Lasso regression strikes the best balance between prediction accuracy, interpretability, and robustness to overfitting, based on its strong performance on the test set and the sparsity of the resulting model. It is therefore the preferred choice for modeling crime rate in this dataset.

Part C

Does your chosen model involve all of the features in the data set? Why or why not?

No, the lasso model does not involve all of the features in the dataset.

When fitting lasso regression with cross-validation to select the optimal penalty parameter λ, the model retained 10 predictors, setting the remaining coefficients to exactly zero.

This is expected behavior for lasso, which performs automatic variable selection by shrinking less relevant predictors entirely out of the model.

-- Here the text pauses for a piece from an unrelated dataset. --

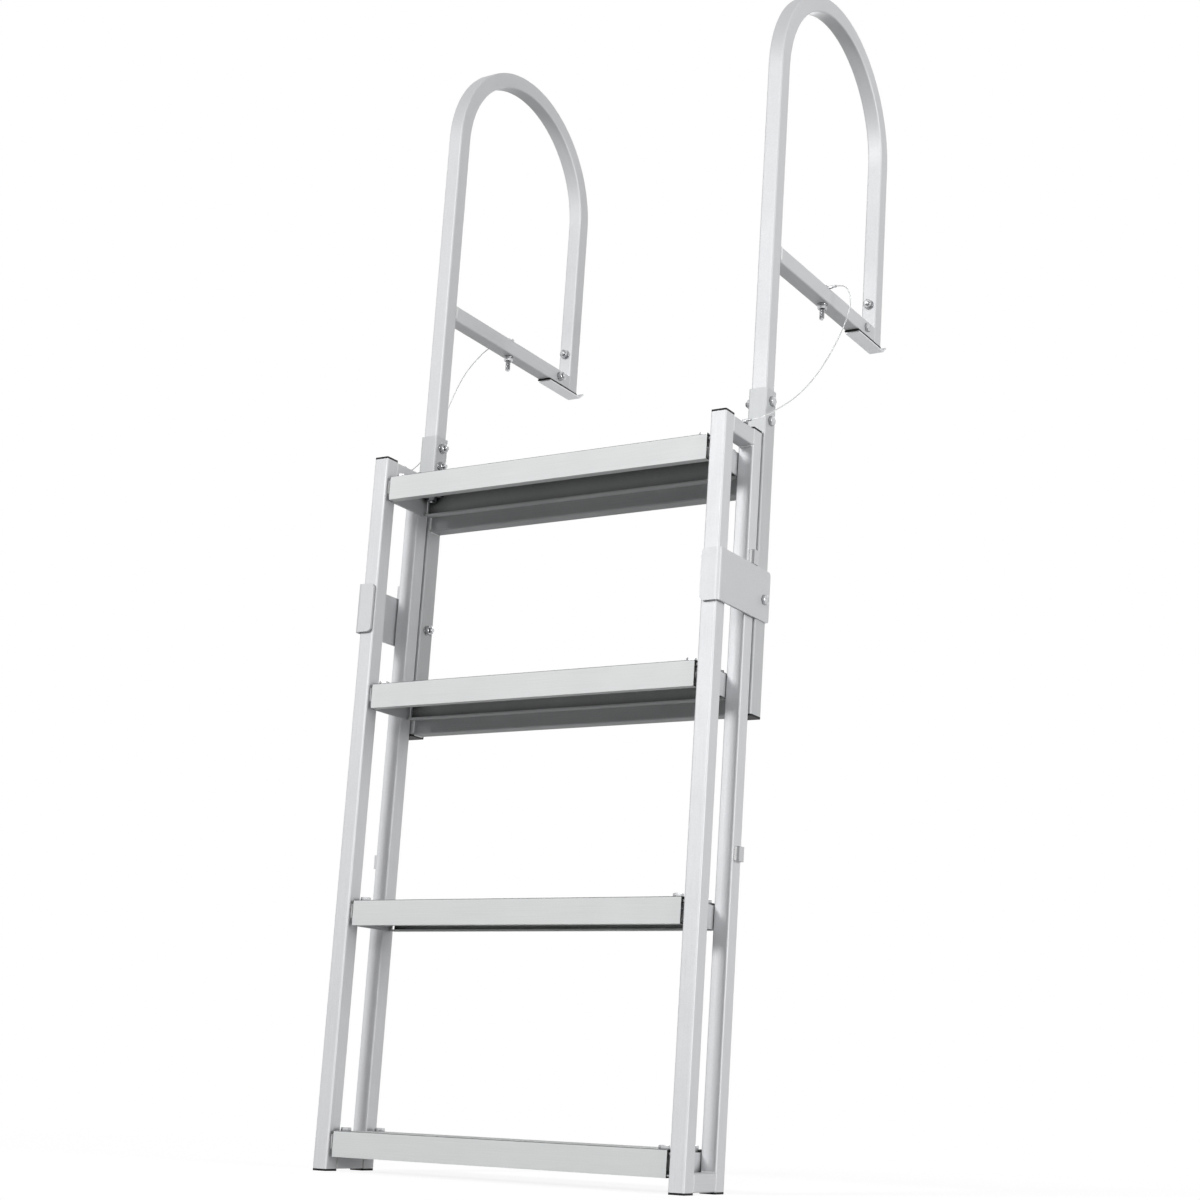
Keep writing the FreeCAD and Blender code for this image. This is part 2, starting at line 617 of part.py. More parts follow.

This results in a model that is:

Simpler and easier to interpret

Potentially more robust to overfitting

Still maintains strong predictive performance

Therefore, lasso’s ability to eliminate unimportant predictors is a key reason it was chosen, and in this case, it identified a subset of 10 useful predictors for modeling crim.

lasso.coef <- coef(cv.lasso, s = cv.lasso$lambda.min)
sum(lasso.coef != 0) - 1  # Exclude intercept

[1] 10

“Out of 13 predictors, lasso selected only 10 for the final model.”